Neil - You raise an interesting philosophical point because when normally when we describe our life experiences, we compare them to other things that are of commensurate intensity, or size, or weight. You know you'd say "how big was that hailstone?" "Oh it was as big as a golf ball." So you would compare two things that already exist in your life experience. But since the size of the universe falls outside of our life experience, there’s no easy corresponding thing to say "the universe is so big. It’s as big as a…" See that’s the end of the sentence. There’s nothing you can add or bring to the cause. So the way we try to do this is you try to build up from things that are familiar - how big the universe is, and you rapidly enter realms that are inaccessible. But you have a thread, however thin, that takes you back to something that you do recognise and that you do understand. And so that’s how this basically works. I’ll give you an example: If you take a school room globe - a foot across maybe - and ask people "if this is the size of the Earth where would you put the Moon?" Like how far away is the Moon. People typically put it at most a metre away - okay. But, in fact, on that scale the Moon is ten metres away. Ten metres away from a globe that size. And how far away is Mars on that scale? Well, it is many kilometers away. And you start building and building and building. How big is the Sun compared to Earth? Well, if you hollowed out the Sun, you could pour more than a million Earths into the Sun and still have room left over. So, oh my God, the Sun is huge. And so this is the kind of exercise you go through and that gives us some hope of grasping the sheer scale and size of things.

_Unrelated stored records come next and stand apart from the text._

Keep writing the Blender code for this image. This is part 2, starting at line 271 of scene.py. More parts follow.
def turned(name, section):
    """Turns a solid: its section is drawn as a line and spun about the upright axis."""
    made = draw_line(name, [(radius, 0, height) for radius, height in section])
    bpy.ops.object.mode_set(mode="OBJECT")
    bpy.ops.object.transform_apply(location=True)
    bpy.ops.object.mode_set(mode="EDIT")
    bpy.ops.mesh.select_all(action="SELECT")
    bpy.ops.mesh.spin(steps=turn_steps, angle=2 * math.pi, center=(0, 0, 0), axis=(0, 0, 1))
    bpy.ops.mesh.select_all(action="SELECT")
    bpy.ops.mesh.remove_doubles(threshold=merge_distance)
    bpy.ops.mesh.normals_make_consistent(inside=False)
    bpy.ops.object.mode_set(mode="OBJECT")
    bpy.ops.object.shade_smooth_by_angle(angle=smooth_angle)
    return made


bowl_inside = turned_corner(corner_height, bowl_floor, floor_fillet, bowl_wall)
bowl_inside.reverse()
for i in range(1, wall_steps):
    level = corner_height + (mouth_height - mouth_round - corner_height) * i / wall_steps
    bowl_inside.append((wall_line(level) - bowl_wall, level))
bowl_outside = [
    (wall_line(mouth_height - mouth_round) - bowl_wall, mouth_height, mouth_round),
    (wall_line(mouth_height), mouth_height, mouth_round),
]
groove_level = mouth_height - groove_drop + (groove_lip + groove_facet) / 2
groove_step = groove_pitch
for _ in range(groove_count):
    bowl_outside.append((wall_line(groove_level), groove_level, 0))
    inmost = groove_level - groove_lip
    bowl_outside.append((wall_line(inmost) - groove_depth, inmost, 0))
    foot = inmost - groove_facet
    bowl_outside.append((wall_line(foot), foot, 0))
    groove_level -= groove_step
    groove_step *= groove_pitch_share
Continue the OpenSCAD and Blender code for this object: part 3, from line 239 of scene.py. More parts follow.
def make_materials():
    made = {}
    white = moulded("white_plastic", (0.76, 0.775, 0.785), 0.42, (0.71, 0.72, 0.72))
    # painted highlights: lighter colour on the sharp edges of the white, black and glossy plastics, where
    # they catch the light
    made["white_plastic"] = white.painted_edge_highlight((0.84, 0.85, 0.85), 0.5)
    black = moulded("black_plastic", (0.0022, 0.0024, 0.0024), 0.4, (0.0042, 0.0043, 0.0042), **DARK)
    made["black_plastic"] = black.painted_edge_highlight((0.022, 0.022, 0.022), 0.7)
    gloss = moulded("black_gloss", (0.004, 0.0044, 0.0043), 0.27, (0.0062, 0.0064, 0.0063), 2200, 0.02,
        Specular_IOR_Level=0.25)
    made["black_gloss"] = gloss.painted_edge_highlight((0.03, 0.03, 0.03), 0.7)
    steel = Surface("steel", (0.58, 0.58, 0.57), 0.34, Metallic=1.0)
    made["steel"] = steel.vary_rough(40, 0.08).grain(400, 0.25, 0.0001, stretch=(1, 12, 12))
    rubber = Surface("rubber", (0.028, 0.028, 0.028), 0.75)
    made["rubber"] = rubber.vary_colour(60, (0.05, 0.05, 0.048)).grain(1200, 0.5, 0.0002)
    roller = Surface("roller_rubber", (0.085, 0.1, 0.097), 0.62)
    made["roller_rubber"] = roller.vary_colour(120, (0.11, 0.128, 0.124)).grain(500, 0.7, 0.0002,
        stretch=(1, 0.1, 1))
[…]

Graihagh - But that's only our solar system. We're talking about the whole universe here. So talking about understanding the universe, there’s theories out there that suggest actually there may be many universes and, actually, we can only see a section of our universe. But, within our universe, how many galaxies are there, how many stars within those galaxies, planets?

Neil - So the observable universe contains approximately 100 billion galaxies, and a galaxy contains upward of a 100 billion stars. And planets, we have come to recognise, are quite common and when you put in some good estimates you get about 1.8 billion planets in the galaxy.

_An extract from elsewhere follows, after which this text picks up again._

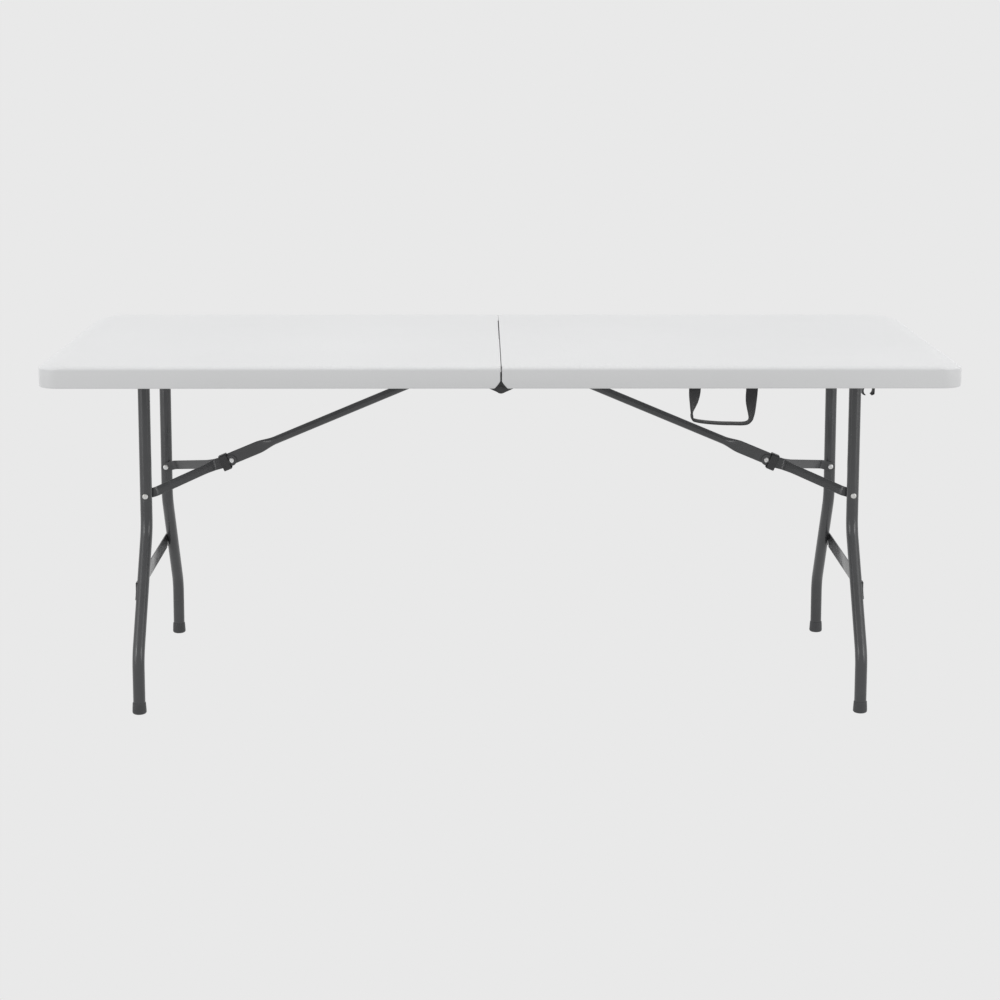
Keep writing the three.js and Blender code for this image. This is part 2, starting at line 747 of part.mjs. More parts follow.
for (const [name, side] of [['left', -1], ['right', 1]]) {
  const here = (geometry, row = 1) => mirror(geometry, side, row);

  add(table, `${name}_top`, here(PIECE.top), MATERIAL.plastic);
  add(table, `${name}_brace_bracket`, here(PIECE.bracket), MATERIAL.darkSteel);
  add(table, `${name}_brace_pin`, here(PIECE.bracePin), MATERIAL.zinc);
  for (const [rowName, row] of ROWS) {
    add(table, `${name}_rail_${rowName}`, here(PIECE.rail, row), MATERIAL.steel);
    add(table, `${name}_pivot_bush_${rowName}`, here(PIECE.bush, row), MATERIAL.nylon);
    add(table, `${name}_hinge_leaf_${rowName}`, here(PIECE.leaf[name], row), MATERIAL.darkSteel);
    add(table, `${name}_bracket_screw_${rowName}`, here(PIECE.screw, row), MATERIAL.zinc);
  }

  const legSet = frameAt(side, PIVOT, -LEAN);
  add(legSet, `${name}_pivot_bar`, here(PIECE.pivotBar), MATERIAL.steel);
  add(legSet, `${name}_leg_strap`, here(PIECE.strap), MATERIAL.steel);
  const foot = { x: PIVOT.x + Math.tan(LEAN) * (PIVOT.z - FOOT.height / 2), z: 0 };
  for (const [rowName, row] of ROWS) {
    add(legSet, `${name}_leg_${rowName}`, here(PIECE.leg, row), MATERIAL.steel);
    add(legSet, `${name}_leg_bolt_${rowName}`, here(PIECE.bolt, row), MATERIAL.zinc)
      .position.z = -pivotToS;
    add(frameAt(side, foot, 0), `${name}_foot_${rowName}`, here(PIECE.foot, row), MATERIAL.cap)
      .position.y = row * LEG.wide;
  }

  const brace = frameAt(side, Q, LINK.angle);
  add(brace, `${name}_brace_link`, here(PIECE.link), MATERIAL.steel);
  add(brace, `${name}_knee_rivet`, here(PIECE.kneeRivet), MATERIAL.zinc);
  add(brace, `${name}_lock_ring`, here(PIECE.ring), MATERIAL.darkSteel);

  const yoke = frameAt(side, K, Math.atan2(K.z - S.z, S.x - K.x));
  for (const [rowName, row] of ROWS) {
    add(yoke, `${name}_yoke_${rowName}`, here(PIECE.yokeStrip, row), MATERIAL.steel);
    add(yoke, `${name}_tab_rivet_${rowName}`, here(PIECE.tabRivet, row), MATERIAL.zinc)
      .position.x = side * yokeLength;
  }
}

for (const [rowName, row] of ROWS) {
  add(table, `hinge_pin_${rowName}`, mirror(PIECE.hingePin, 1, row), MATERIAL.darkSteel);
}
add(table, 'handle_strap', handleStrap(), MATERIAL.webbing);
add(table, 'handle_anchor_left', handleAnchor(HANDLE.left), MATERIAL.nylon);
add(table, 'handle_anchor_right', handleAnchor(HANDLE.right), MATERIAL.nylon);
add(frameAt(1, PIVOT, 0), 'bar_clip', barClip(), MATERIAL.nylon);

export default table;
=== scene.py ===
import json
from math import acos, atan, atan2, cos, hypot, pi, radians, sin, sqrt, tan

import bmesh
import bpy
from mathutils import Matrix, Quaternion, Vector
from mathutils.geometry import delaunay_2d_cdt

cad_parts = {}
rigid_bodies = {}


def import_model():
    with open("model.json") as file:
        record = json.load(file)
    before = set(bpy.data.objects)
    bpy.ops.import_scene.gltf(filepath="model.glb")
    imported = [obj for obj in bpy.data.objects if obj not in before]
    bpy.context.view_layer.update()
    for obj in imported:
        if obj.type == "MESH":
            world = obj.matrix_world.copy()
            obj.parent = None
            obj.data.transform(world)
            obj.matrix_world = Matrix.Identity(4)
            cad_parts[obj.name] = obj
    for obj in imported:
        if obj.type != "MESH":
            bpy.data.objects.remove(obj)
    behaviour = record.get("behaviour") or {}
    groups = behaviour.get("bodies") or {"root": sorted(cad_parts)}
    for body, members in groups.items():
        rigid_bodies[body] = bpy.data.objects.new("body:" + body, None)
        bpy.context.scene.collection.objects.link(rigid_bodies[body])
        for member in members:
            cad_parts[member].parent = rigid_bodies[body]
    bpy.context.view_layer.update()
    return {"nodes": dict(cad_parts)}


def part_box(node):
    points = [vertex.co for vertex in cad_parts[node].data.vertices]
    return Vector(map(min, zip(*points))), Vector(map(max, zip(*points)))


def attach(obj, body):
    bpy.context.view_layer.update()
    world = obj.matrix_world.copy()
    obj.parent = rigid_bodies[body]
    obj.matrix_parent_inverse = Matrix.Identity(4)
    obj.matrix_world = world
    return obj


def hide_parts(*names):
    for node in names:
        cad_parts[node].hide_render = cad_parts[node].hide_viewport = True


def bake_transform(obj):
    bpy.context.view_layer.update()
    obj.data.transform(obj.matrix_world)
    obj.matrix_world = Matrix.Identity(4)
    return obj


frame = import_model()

# Folding table, drawn in millimetres in the row frame: +X along the table, +Z up, and the near
# long edge at -Y. A repeated piece is drawn once, for the right half and the far side, and
# mirrored. Places come from the CAD nodes' boxes. Sizes that a box doesn't show are named below.

MM = 0.001
ROWS = (("near", -1), ("far", 1))
SIDES = (("left", -1), ("right", 1))


def corners(node):
    """Lowest and highest corner of a CAD node, in millimetres."""
    low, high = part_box(node)
    return low / MM, high / MM


def centre(node):
    low, high = corners(node)
    return (low + high) / 2


# -------- dimensions

TOP_LOW, TOP_HIGH = corners("right_top")
SEAM = TOP_LOW.x
TABLE_TOP = TOP_HIGH.z
SKIRT_BOTTOM = TOP_LOW.z
UNDERSIDE = TABLE_TOP - 12
TOP = {
    "corner": 45, "seam_corner": 2.5, "pocket_corner": 4, "fillet": 3, "lip": 1.5,
    "side_round": (8, 8), "end_slope": (30, 8), "seam_round": (1.3, 1.3),
    "wall": 9, "seam_wall": 7.25, "cut_past": 10,
    "flare_width": 11.5, "flare_height": 15.5, "flare_power": 1.25,
}
# Painted shade: the band of the butting walls, by the long edges, that is painted near-black for
# the shade in the seam's gap.
SEAM_SHADE = {"width": 1.1, "from": 356, "full": 368}
NOTCH = {"from": 356, "reach": 14, "gap": 0.3, "past": 1, "skin": 0.02}
DIMPLE = {
    "pitch_x": 46, "pitch_y": 40, "rows": 8,
    "first": 34, "end_gap": 24, "rail_gap": 18, "bracket": (45, 55),
    "profile": ((11, 0), (9.6, 0.7), (7.4, 3.2), (4.6, 5.2), (2.0, 5.9)), "sides": 16,
}
PIVOT = centre("right_pivot_bar")
PIVOT_RADIUS = 9.5
BAR_BORE = 8.3
LEG = {"radius": 12.5, "bore": 11.3, "narrow": 152, "wide": 302, "bend": 85, "end": 4.5}
LEG_BEND = {"upper": 357, "lower": 120.5, "steps": 10, "start": 14}
CAP = {"sole_round": 4, "rim": 4.6, "recess": 0.8, "taper": 1.1, "floor": 4.2}
FOOT = centre("right_foot_far")
LEAN = atan2(FOOT.x - PIVOT.x, PIVOT.z - FOOT.z)
STRAP = {"z": 240, "height": 34, "thickness": 2.5, "half": 222, "edge": 0.8}
STRAP_WELD = {"radius": 0.9, "half_width": 3.2, "from_edge": 2, "sides": 40}
Q = centre("right_brace_pin")
K = centre("right_knee_rivet")
S = centre("right_leg_bolt_far")
LINK = {
    "angle": radians(22.76), "radius": 8.6, "bore": 7.4, "bore_depth": 60, "stub": 11,
    "neck": 42, "flat_half": 13.5, "flat_thick": 1.6, "flat_length": 63, "flat_edge": 2.6,
}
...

Graihagh - Not a small number then?

Neil - No, not a small number.

Graihagh - And we talk a lot about Drake's equation. This is trying to calculate how much life or intelligent life could be out there. You say 1.8 billion planets - what number of those could be what we would consider habitable?

Neil - Just because you're a planet doesn't mean there’s life on them. And, by the way, this conversation could go both ways. Well, you could say you're not going to have life on all of those planets. Well, actually some planets have moons, and the moons themselves could have life, as an example. There are estimates ranging anywhere from one, which is just us, to I would say several hundred. Some cases of a few thousand but if you’re going to be sort of middle of the road conservative, you’d say several hundred civilisations in the galaxy.

Graihagh - Where do you site on that spectrum youself? Are you a more conservative estimate or are you thinking there might be much more life out there?

Neil - I don't know that I’m actually on the spectrum. I’m a little bit off the spectrum. I have a slightly unorthodox view and it's: who is deciding that we humans are intelligent? Cause we're looking for other lifeforms like us, but who decided that we are intelligent? Well - we did, so we say we’re intelligent. And the other life forms on Earth - no, just us, just us! So I keep wondering, could there be lifeforms out there that are vastly more intelligent than we are on a level where they would not rate us as intelligent? Consider us not even interesting enough to put on their list of a civilisation worthy of their attention. I think about this all the time.

Graihagh - I mean, most people are wondering about what they’re going to have for lunch you know. Ok, so if we loosen our definition of intelligence to include…

Neil - All big brained mammals right? Mammals are a branch of life that only really took a foothold by luck because the dinosaurs went extinct by an asteroid, so they had bad luck. But that pried open ecosystems enabling early mammals to take footholds in places where they previously just would have been h’orderves for the terrible lizards that we call dinosaurs. So the asteroids are bad for dinosaurs - good or mammals. So we rise up and now we are basically some of the most intelligent creatures on Earth. Rats and mice, and chimps and humans, and dolphins and whales, and the domesticated animals - dogs and cats. So if that branch never took hold then mammals would have never risen to what we now see. And that was only 65 million years ago out of a 3.5 billion year history of life on Earth. So the contingency of the existence of our intelligence is something that is not clear would just duplicate in another planetary system, because it's not obvious that what you need to develop intelligence is as important for survival like other things like: can you run fast, do you have big teeth, can you hide, do you have camouflage. There are plenty of ways you can dominate your ecosystem and thrive that have nothing to do with what we think of as intelligence. So I don’t see why most planets that have life would just have plenty of life just happily coming along, susceptible to the forces of natural selection and evolution of course, but without intelligence every arising up. I think there'll be plenty of such places are doing just fine in the galaxy and across the universe. Now, if you do happen to develop intelligence, and you did it earlier ago than mammal intelligence developed on Earth, then maybe you've had a billion years to develop intelligence instead of our measly 65 million years from the branch of life called mammals. So, imagine a life form that’s been developing intelligence far longer than ours. We could end up looking like no greater than worms slithering in the street in the presence of their intellect. I think about that all the time.

Graihagh - I have one final question for you and that is - if you ever got the chance to meet an alien, an extraterrestrial, what would you say?

Neil - Here's what I would do. I would show the alien - I'd assume they could see - and I would show the alien our periodic table of elements. I would find out how they count; they’ve got to be able to count. Once we learn how to count, once we learn about the elements, then we can do some rudimentary mathematics. Do they have representation for the value of Pi? Pi is very important mathematically and it's practically important. How do they present Pi? Then I compare my representations, our representations, with them? So you build a vocabulary from things we have in common. I'm not teaching them English - that’s not happening. And then I would ask how you have solved these various problems? I would ask for help because for sure human civilisation in 2016 needs help. Now I'd hope that they’re benign and kind, because if we were they, we would come upon civilisation less advanced than we are and we would just round them up into reservations, or kill them, or enslave them. Like I said - put them in a zoo as research curiosities. So I would hope they don’t treat us the way I know we would treat them.